Seit rund zwei Jahren wird daran gearbeitet, die Klinikgesellschaften Böblingen und Calw miteinander zu verschmelzen. Damit sind bei den Gegnern auch viele Befürchtungen verknüpft – etwa dass die Krankenhäuser Calw und Nagold dann dem Kreis Böblingen ausgeliefert würden. Stimmt das?
Werden die Klinikgesellschaften Böblingen und Calw mit dem Klinikverbund Südwest verschmolzen, so gibt es verschiedene Meinungen, welche Folgen das nach sich zieht.
Befürworter versprechen sich einheitliche Führungsstrukturen, damit „die komplexen Abstimmungen und Entscheidungswege gebündelt und die operative Schlagkraft des Verbundes gestärkt werden“, hieß es im Sommer 2022 vonseiten der Landkreise.
Gegner befürchten, der Kreis Calw könnte in einer Fusion untergehen – und bei wichtigen Entscheidungen schlicht überstimmt werden.
Am kommenden Montag soll nun in beiden Kreistagen – sowohl Böblingen als auch Calw – die Entscheidung über die Fusion fallen. Wir zeigen, was eine Zustimmung für den Kreis Calw bedeuten würde.
Aufsichtsrat Statt wie bisher drei Aufsichtsräte soll es künftig nur noch einen geben. Dieser soll unter anderem aus den Landräten sowie zehn Mitgliedern des Kreistags Böblingen und fünf Mitgliedern des Kreistages Calw bestehen. Den Vorsitz haben bis 2029 abwechselnd die Landräte der Kreise, ab 2030 verbleibt der Vorsitz beim Böblinger Landrat.
Minderheitenschutz Um zu verhindern, dass ein kleinerer Partner quasi „entmündigt“ wird, gibt es den sogenannten Minderheitenschutz. Damit wird geregelt, bei welchen Angelegenheit der „Kleine“ separat zustimmen muss, bevor ein Beschluss fallen kann.
So bedarf es nach einer Fusion laut Unterlagen beispielsweise jeweils einer Mehrheit der vom Kreistag Böblingen sowie einer Mehrheit der vom Kreistag Calw entsandten Aufsichtsratsmitglieder, um medizinische Fachabteilungen zu öffnen, zu schließen oder zusammenzulegen. Auch die dauerhafte Reduzierung der Rund-um-die-Uhr-Notfallbereitschaft an einzelnen Krankenhäusern muss von Vertretern beider Kreise je mehrheitlich abgesegnet werden.
Auf Ebene der Gesellschafter müssen beide Landkreise zustimmen, wenn es um wichtige Entscheidungen, etwa die Schließung von Kliniken, geht.
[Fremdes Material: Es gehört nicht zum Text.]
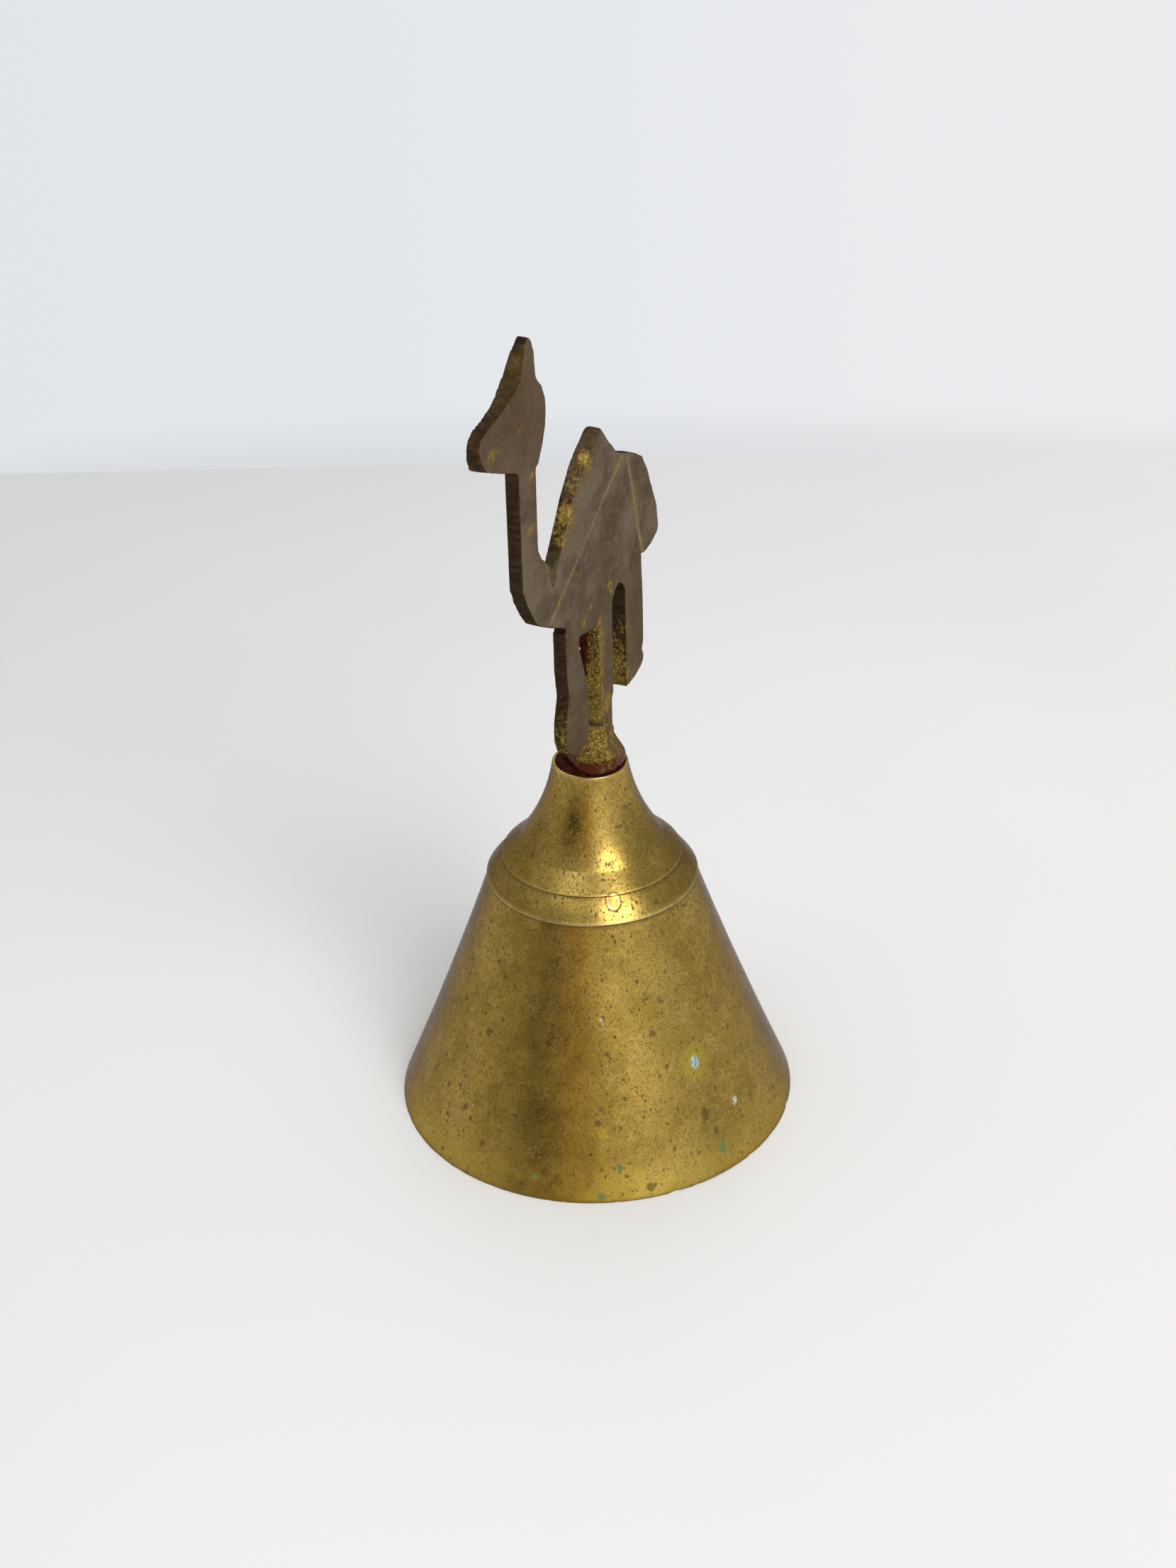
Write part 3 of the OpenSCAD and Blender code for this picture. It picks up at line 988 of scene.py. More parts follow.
def rounded_outline(corners: Sequence[tuple[float, float, float]],
                    closed: bool) -> list[tuple[float, float]]:
    """Rounds the corners of an outline.

    Args:
        corners: radius, height and rounding of each corner, in millimetres.
        closed: whether the last corner leads back to the first.

    Returns:
        Radius and height of each point.
    """
    count = len(corners)
    out: list[tuple[float, float]] = []
    for i, (r, z, soft) in enumerate(corners):
        at = Vector((r, z))
        if soft <= 0 or (not closed and i in (0, count - 1)):
            out.append((r, z))
            continue
        back = Vector(corners[i - 1][:2]) - at
        ahead = Vector(corners[(i + 1) % count][:2]) - at
        turn = math.pi - back.angle(ahead)
        room = CORNER_SHARE * min(back.length, ahead.length)
        reach = min(soft * math.tan(turn / 2), room)
        steps = max(3, math.ceil(math.degrees(turn) / CORNER_STEP))
        start, end = at + back.normalized() * reach, at + ahead.normalized() * reach
        for k in range(steps + 1):
            t = k / steps
            point = (1 - t) ** 2 * start + 2 * t * (1 - t) * at + t * t * end
            out.append((point.x, point.y))
    return out


def bowed(p: Sequence[float], q: Sequence[float], bulge: float, count: int,
          ) -> list[tuple[float, float, float]]:
    """Corners along a shallow bow from p to q.

    Args:
        p: start, as radius and height.
        q: end.
        bulge: how far it bows to the left of its way.
        count: how many steps.

    Returns:
        The corners, ends left out, with no rounding.
    """
    start, way = Vector(p[:2]), Vector(q[:2]) - Vector(p[:2])
    side = Vector((-way.y, way.x)).normalized()
    out = []
    for i in range(1, count):
        k = i / count
        point = start + way * k + side * (4 * bulge * k * (1 - k))
        out.append((point.x, point.y, 0.0))
    return out


def lathe(outline: Sequence[tuple[float, float]], steps: int, closed: bool) -> bmesh.types.BMesh:
    """Turns an outline about the z axis.

    Args:
        outline: radius and height of each point, in millimetres.
        steps: how many steps the full turn has.
        closed: whether the outline leads back to its start.

    Returns:
        The mesh, in metres.
    """
    bm = bmesh.new()
    ring = [bm.verts.new((r * MM, 0.0, z * MM)) for r, z in outline]
    edges = [bm.edges.new(pair) for pair in zip(ring, ring[1:])]
    if closed:
        edges.append(bm.edges.new((ring[-1], ring[0])))
    bmesh.ops.spin(bm, geom=ring + edges, cent=(0, 0, 0), axis=(0, 0, 1), dvec=(0, 0, 0),
                   angle=math.tau, steps=steps, use_merge=True, use_normal_flip=False,
                   use_duplicate=False)
    bmesh.ops.remove_doubles(bm, verts=bm.verts, dist=WELD)
    bmesh.ops.recalc_face_normals(bm, faces=bm.faces)
    return bm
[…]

Besonders von Vorteil für den Kreis Calw dürfte eine Veränderung bei den Beteiligungsverhältnissen sein. Nach einer Fusion soll der Kreis Calw über eine Sperrminorität, eine Art Vetorecht, verfügen. Der Kreis Böblingen hält dann 74,9 Prozent der Anteile, der Kreis Calw 25,1 Prozent. Bislang verfügt der Kreis Calw nur über 24,9 Prozent der Anteile am Klinikverbund – weniger, als für eine Sperrminorität erforderlich.
Verluste Bis 2029 ist vorgesehen, dass jeder Kreis die eigenen Klinik-Verluste direkt tragen muss. 2030 soll die Verlustverteilung auf eine feste Quote umgestellt werden, die anhand vergangener und kommender (Plan-)Jahre berechnet wird. 2035 stehe eine Überprüfung dieser Quote an, die dann angepasst werden könne.
Sollte die Quote ab 2035 in drei aufeinanderfolgenden Geschäftsjahren zu einer Schlechterstellung eines Landkreises im Vergleich zum Örtlichkeitsprinzip um mehr als 30 Prozent führen, kann der betroffene Landkreis Verhandlungen über die Anpassung der Quote (auch rückwirkend) verlangen.
Immobilien Die Klinikimmobilien sollen auch nach der Fusion Eigentum der Landkreise bleiben.
Ausstieg „Die fusionierte Gesellschaft kann von jedem Gesellschafter aus wichtigem Grund unter Einhaltung einer Frist von sechs Monaten auf das Ende eines Geschäftsjahres gekündigt werden“, ist zu lesen. Als wichtige Gründe gelten etwa „extreme Verwerfungen“ bei der Verlustausgleichsquote, „Pflichtverletzungen eines Gesellschafters oder die nachhaltige Zerstörung des Vertrauensverhältnisses zwischen den Gesellschaftern“.
Ohne wichtigen Grund besteht laut Entwurf die nächste Kündigungsmöglichkeit in 14 Jahren, zwischen dem 1. Januar und dem 30. Juni 2038.